The Zernike3Deep pipeline is divided into two different protocols:

  • angular align - Zernike3Deep: Protocol responsible of training the Zernike3Deep network based on a set of input particles. In addition, it will also infer Zernike3D coefficients for those same particles.

  • predict - Zernike3Deep: Protocol to infer new Zernike3D coefficients from a previously trained Zernike3Deep network and a new set of particles.

In our workflow, we will exemplify the use of both protocols. Let’s start with the training of the Zernike3Deep network. An example of the form is provided below:

Zernike3Deep input

The form is subdivided into three different tabs (Input, Network, and Cost function). For this workflow, we provide below the parameters to be filled up:

  • Input section
    • Input particles: Particles previously imported in the Scipion project

    • Reference type: Select Volume for this step

    • Input volume: The map previously imported in the Scipion project

    • Input mask: The mask previously imported in the Scipion project

  • Network section
    • Number of training epochs: Increase it to 50 since we have a low number of particles

  • Cost function section (leave as default)

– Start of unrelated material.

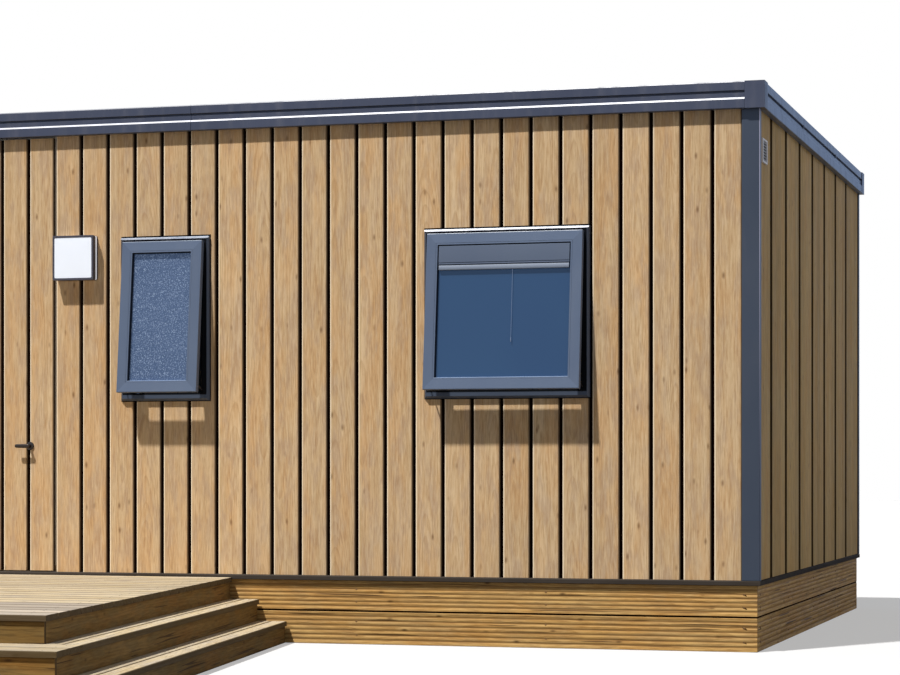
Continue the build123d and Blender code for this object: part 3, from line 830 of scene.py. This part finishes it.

Once filled up, you can click on the Execute button to start tranining the Zernike3Deep network. Once it finishes, you should see an output of type SetOfParticlesFlex on the Summary Scipion tab. The output particles will include all the information stored in the input ones, as well as the conformational landscape information estimated by the network.

One way to check the initial shape of our landscape is to use the Flexutils visualization tools. At the current step, we can visualize the estimated landscape by clicking on results. You should see a form like this:

Analyze results landscape

3. CryoDRGN landscape estimation

CryoDRGN is a heterogeneity algorithm able to estimate compositional and continuous variability from a CryoEM particle dataset.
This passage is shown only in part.